里根·伯德抓住安格斯的头撞到烤箱上,十岁的男孩倒在碎了的碟子旁边,里根踢开那些碎片,再次狠狠的踹向男孩的肚子:“我告诉过你!现在好了,我又得收拾该死的残局!”

男孩倒在地上一动不动,里根像是在踹一只破布袋,他的怒火和脚一并向男孩狠狠的发泄去,丝毫不在意他的儿子是不是真的倒在地上没了呼吸。

躺在地上的安格斯看到的却不是天花板,里根没刮干净胡茬的下巴,他看到自己倒在地上,而里根像头愤怒的公牛般咒骂着什么。

他看着里根一次比一次狠的踹向躺在地上的男孩,直到门被撞开,有人冲了进来,他的意识开始模糊,他感觉到痛,剧烈的疼痛,好像每一寸骨头都被打断,皮肉被撕开,血管被灌进岩浆。

他只能感觉到痛。

 

“伯德?伯德?安格斯·伯德?”挂在胸口的传呼机在响,安格斯看到天花板,放在储物柜顶端的纸箱,乔再次翘起的双腿,腹部的还在作痛,但却没有那么难以忍受。安格斯接起传呼机:“……什么事?”

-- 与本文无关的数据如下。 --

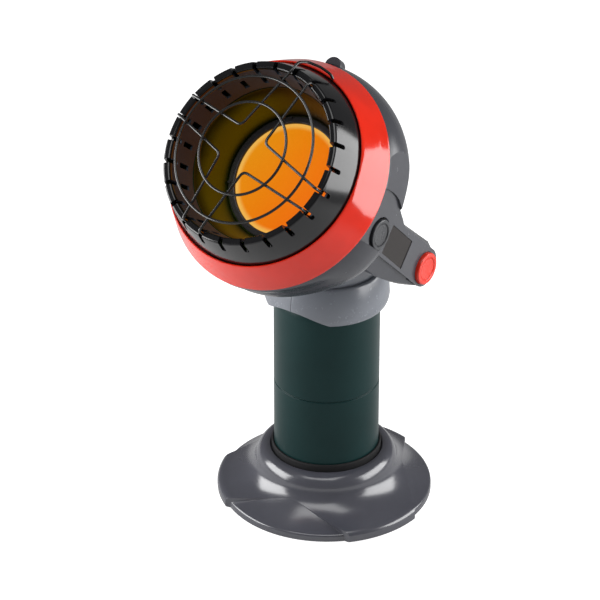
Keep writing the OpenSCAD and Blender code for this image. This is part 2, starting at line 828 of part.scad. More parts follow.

“二层东区,二号病房,请你去把那里打扫干净。”传呼机里说道,“多带点儿东西过去,那里可真像刚刚经历了龙卷风。”

“收到。”安格斯捂着肚子从地上爬起来,那本翻开的笔记本还躺在地上,他忍不住又看了两眼里面的内容,他看到笔记本里的女士戴着十字架项链,旁边写着“妈妈”。

“去干你的事,从我眼前消失。”乔恶声道,嫌恶的像是在赶一只蟑螂。

安格斯没有理他,他得去清扫病房,如果他没有记错,那个病房里住着的可不只是病人。

威尔医生和警察谈话的时候,就站在那间病房的前面。